Here the second action was little more than a motion for reconsideration of the first order. Where such is the case the application should proceed by a request to the trial court whether it would entertain a motion to reconsider "new facts" if there is a remand or whether it would grant a motion to reconsider if there is a remand. See Crateo Inc. v. Intermark, Inc., 536 F.2d 862 (9th Cir. 1976); cert. denied 429 U.S. 896, 97 S. Ct. 259, 50 L. Ed. 2d 180; Smith v. Lujan, 588 F.2d 1304 (9th Cir. 1979); Creamette Co. v. Merlino, 289 F.2d 569 (9th Cir. 1961). Accordingly, the second order is vacated.
II
APPEAL FROM THE FIRST ORDER
Under Section 362(d) (11 U.S.C. § 362(d)) the court may terminate, annul, modify or condition the automatic stay if the debtor does not have equity in the property and such property is not necessary to an effective reorganization. In the action below the court found that the debtor did not have equity in the note. This finding was based upon expert testimony presented at the final hearing. The judge also found that the note was not necessary to an effective reorganization. This finding was based on the debtor's failure to present evidence or persuasive argument on the issue. Once the moving party has demonstrated that there is no equity in the property the burden of showing the necessity of the property to an effective reorganization shifts to the debtor. 11 U.S.C. § 362(g).
On the record below this panel finds that the trial court rendered the proper decision in light of the evidence presented, and that the findings made are not clearly erroneous.

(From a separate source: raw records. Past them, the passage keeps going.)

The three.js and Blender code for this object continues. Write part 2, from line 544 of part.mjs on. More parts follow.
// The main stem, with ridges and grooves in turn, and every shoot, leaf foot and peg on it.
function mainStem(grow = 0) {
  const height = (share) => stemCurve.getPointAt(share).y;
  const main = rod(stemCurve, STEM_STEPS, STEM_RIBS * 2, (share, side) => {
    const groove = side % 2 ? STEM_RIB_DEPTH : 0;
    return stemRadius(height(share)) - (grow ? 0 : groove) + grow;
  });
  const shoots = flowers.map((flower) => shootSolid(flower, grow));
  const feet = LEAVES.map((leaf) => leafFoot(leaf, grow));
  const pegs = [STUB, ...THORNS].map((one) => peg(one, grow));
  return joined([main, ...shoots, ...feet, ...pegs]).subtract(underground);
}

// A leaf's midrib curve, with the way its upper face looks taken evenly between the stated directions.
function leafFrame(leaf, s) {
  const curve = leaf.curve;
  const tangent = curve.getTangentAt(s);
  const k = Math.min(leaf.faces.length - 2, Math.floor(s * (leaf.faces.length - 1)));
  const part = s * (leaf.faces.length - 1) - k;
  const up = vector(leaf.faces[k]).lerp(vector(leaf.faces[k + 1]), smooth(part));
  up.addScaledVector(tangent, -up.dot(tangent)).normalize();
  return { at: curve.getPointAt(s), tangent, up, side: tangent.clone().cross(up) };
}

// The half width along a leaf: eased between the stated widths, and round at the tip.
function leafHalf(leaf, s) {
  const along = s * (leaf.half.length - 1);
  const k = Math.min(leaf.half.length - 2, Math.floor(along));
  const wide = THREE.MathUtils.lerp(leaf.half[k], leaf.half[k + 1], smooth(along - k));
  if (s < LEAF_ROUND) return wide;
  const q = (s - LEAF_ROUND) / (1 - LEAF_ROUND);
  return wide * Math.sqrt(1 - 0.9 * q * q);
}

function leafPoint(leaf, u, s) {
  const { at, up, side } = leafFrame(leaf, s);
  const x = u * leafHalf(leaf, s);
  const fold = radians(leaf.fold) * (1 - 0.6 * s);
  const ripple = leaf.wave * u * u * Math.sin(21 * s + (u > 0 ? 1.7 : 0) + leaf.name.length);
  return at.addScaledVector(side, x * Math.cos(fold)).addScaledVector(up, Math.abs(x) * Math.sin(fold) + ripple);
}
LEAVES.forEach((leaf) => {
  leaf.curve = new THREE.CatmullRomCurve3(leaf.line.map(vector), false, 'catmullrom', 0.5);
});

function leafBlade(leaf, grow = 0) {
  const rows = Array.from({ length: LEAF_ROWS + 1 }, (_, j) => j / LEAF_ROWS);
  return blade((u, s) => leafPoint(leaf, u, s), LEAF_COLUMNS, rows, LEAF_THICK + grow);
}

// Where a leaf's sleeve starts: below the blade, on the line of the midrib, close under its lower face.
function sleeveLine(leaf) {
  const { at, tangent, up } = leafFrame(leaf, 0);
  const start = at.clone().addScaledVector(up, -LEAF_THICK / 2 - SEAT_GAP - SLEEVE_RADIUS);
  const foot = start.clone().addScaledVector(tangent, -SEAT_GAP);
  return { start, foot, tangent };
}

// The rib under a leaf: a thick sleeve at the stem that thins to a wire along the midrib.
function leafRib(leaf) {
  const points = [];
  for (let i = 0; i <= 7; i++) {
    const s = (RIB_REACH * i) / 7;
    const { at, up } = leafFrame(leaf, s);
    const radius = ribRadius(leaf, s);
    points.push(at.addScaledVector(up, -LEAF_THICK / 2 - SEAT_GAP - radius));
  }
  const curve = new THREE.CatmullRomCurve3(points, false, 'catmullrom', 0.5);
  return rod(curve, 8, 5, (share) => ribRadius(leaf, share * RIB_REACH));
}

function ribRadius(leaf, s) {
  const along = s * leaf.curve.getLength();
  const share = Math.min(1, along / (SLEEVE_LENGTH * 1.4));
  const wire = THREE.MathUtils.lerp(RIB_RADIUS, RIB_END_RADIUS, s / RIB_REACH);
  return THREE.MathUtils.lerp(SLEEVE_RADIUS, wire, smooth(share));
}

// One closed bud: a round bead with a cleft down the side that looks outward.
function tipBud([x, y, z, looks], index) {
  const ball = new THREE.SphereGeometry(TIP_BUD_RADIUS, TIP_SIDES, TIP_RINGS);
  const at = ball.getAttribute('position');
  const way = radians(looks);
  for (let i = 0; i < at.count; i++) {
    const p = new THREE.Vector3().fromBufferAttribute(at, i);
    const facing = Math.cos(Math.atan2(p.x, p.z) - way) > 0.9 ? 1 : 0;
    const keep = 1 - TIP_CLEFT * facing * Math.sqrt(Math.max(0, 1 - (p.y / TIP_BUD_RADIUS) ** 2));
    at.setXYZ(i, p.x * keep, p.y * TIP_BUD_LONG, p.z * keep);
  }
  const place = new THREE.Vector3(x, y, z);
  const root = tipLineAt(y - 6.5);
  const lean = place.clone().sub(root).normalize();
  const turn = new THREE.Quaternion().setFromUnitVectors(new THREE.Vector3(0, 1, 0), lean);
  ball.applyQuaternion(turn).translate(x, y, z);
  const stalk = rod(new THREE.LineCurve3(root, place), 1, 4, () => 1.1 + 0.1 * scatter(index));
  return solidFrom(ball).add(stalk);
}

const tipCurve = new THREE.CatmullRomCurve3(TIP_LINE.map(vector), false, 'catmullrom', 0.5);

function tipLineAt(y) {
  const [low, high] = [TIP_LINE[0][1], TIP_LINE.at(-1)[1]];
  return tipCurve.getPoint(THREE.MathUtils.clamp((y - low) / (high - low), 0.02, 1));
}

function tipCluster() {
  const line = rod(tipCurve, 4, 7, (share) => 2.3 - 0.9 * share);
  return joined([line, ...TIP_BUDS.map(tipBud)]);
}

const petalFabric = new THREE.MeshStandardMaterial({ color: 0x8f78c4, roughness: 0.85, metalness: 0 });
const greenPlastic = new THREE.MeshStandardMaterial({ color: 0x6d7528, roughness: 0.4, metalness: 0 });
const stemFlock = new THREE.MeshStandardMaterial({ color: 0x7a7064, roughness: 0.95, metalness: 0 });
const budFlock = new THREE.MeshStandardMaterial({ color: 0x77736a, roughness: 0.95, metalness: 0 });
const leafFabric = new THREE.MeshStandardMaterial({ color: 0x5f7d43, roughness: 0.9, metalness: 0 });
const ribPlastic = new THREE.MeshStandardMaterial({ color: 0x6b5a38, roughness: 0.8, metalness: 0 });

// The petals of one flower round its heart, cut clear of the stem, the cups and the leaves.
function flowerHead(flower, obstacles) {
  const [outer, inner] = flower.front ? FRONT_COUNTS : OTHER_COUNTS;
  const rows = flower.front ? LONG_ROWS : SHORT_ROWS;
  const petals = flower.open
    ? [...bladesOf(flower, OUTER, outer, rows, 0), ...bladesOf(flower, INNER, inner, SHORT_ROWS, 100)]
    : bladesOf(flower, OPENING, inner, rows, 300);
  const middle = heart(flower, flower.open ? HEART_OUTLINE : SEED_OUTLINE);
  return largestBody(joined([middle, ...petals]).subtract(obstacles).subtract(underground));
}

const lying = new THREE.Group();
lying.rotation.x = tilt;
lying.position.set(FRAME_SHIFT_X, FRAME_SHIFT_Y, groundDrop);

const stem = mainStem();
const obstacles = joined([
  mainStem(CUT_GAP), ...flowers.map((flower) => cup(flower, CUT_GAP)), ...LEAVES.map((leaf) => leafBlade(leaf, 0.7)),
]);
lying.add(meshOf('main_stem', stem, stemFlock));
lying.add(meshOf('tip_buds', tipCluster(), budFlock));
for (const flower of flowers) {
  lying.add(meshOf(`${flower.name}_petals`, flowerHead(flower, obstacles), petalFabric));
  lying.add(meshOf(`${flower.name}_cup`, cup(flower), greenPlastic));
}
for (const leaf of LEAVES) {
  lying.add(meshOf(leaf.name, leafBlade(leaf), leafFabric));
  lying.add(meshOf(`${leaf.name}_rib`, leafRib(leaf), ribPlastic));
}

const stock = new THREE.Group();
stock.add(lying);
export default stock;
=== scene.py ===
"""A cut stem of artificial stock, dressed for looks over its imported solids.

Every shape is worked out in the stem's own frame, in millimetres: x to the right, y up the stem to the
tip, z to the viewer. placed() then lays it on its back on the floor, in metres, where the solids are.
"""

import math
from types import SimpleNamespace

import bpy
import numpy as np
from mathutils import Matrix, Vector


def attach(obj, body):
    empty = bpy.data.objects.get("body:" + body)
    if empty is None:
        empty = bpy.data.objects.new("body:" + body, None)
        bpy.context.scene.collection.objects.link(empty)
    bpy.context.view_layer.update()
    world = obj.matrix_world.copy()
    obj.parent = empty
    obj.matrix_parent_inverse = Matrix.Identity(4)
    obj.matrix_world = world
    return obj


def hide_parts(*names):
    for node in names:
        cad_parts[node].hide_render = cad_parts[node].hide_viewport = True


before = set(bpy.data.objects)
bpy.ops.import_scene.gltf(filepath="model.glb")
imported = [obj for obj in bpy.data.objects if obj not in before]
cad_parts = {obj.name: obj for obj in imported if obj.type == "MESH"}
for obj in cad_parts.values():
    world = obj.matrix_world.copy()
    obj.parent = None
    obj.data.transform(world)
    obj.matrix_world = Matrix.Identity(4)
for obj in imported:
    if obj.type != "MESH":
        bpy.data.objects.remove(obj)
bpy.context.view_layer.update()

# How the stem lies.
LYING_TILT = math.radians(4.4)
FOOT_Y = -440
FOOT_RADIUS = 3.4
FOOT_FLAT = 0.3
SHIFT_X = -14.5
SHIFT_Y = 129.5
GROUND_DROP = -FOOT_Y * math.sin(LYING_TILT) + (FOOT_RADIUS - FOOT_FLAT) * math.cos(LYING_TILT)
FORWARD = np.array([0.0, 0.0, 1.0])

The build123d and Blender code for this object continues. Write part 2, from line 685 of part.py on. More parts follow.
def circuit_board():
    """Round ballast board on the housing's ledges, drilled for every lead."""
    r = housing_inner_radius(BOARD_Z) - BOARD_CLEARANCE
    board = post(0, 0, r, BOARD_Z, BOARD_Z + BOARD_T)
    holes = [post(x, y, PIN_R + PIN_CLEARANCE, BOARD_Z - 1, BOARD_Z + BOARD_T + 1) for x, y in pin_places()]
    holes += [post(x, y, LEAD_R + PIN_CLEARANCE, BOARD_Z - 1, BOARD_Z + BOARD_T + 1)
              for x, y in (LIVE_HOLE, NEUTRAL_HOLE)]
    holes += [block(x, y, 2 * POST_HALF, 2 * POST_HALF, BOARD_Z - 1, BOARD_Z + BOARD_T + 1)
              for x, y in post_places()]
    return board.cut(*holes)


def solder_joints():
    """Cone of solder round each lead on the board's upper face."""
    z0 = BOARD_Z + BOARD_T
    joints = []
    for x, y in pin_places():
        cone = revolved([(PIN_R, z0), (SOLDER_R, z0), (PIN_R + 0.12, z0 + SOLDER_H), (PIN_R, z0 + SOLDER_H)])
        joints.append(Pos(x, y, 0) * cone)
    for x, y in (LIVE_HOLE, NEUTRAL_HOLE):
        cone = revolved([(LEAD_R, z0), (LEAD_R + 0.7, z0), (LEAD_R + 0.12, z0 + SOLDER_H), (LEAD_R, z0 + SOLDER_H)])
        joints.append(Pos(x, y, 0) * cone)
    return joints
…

We therefore affirm the order granting relief from stay.
NOTES
[1] This order will be referred to herein as "the first order."
[2] This order will be referred to herein as "the second order."
[3] Judge Maggiore harkened to an imaginary situation where the debtor was about to lose what appeared to be a worthless piece of desert, however, at the last minute oil is discovered on the property and now the property is worth enough to pay off all the creditors.